How to get a reference to variant’s value?

Question

I have std::variant where all classes are derived from the same base. I want to cast variant to base.

return std::visit( []( const Base& b ) { return b; }, v );

This compiles but gives warning C4172: returning address of local variable or temporary

Is there a way to visit std::variant in place, without making local or temporary copies?

Or if it’s impossible, how can I cast the value to void* so I can use static_cast ?

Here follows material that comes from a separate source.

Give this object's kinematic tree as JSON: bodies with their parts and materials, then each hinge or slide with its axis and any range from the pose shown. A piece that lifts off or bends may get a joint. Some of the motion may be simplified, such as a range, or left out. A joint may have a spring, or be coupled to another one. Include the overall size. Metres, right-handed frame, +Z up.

Update: I thought the example should be obvious, but it's not, here's the complete repro:

#include <variant>

struct Base {};
struct A : Base {};
struct B : Base {};

const Base& cast( const std::variant<A, B>& v )
{
    return std::visit( []( Base const& b ) { return b; }, v );
}

int main()
{
    std::variant<A, B> v{ A{} };
    const auto& b = cast( v );
}

Answer 1

Lambdas have return type deduction, but they deduce the return type by value. It's as if they are a function returning auto, not decltype(auto). If you want to return by reference, you need to specify the return type.

Thus, [](const Base& b) { return b; } returns by value, copying b. Explicitly specify the return type to force it to return by reference:

const Base& cast( const std::variant<A, B>& v )
{
    return std::visit( []( Base const& b ) -> Base const& { return b; }, v );
}